For low lying nations in the region, one response to sea level rise is to raise elevation through reclamation. Anthony Kubale outlines an impact assessment carried out to evaluate a potential new urban development in Kiribati, that would be located on 300 ha of reclaimed land in South Tarawa. The assessment was part of a wider engineering feasibility and land use planning exercise and examines the impacts on the natural environment, but also the range of possible social impacts.
The article by Dorothy Foliaki is based on, and extends, a poster she presented at the conference. She discusses the potential role of SEA in helping PICTs (and in her research case study, Tonga in particular) incorporate relevant SDGs into their national and sectoral policies and plans.
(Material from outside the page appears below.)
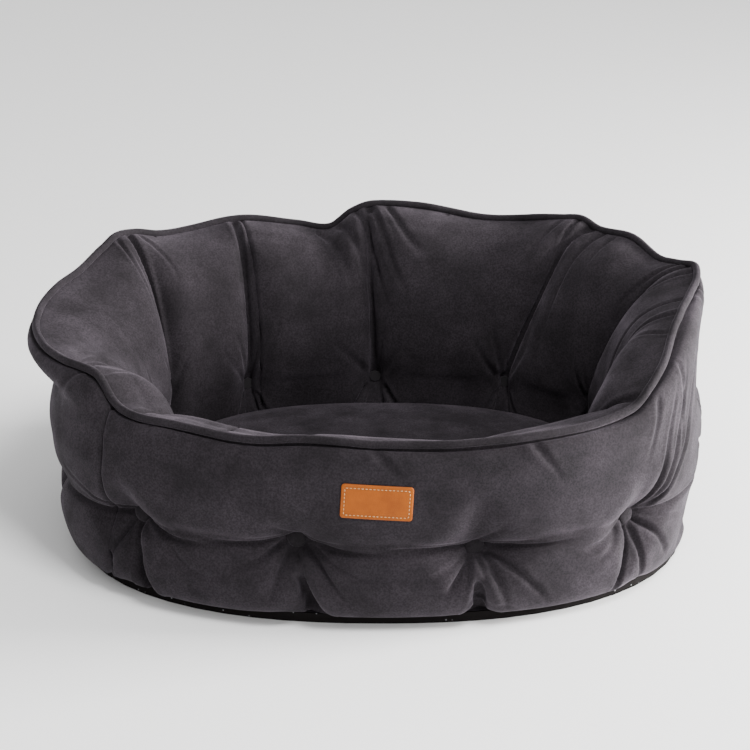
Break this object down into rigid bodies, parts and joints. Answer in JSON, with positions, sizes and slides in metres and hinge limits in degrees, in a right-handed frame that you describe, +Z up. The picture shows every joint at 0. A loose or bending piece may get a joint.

Coastal adaptation measures will be very important for all the island nations. Shaw Mead describes a project carried out on Tongatapu to assess the impact of particular coastal protection solutions on the coastal environment and coastal processes in tropical environments. This is part of a wider programme, the Global Climate Change Alliance: Pacific Small Island States (GCCA: PSIS) project, that was developed to support the governments of nine smaller Pacific Island states develop strategies to deal with the effects of climate change and sea level rise.
An important aspect of climate change in PICTs is the real possibility of people having to re-locate as local conditions make continued settlement unsustainable. Rajan Ghosh and Caroline Orchiston consider the extent to which this might already be happening across the Pacific, and what it is understood about potential social impacts on receiving communities, using New Zealand as an example.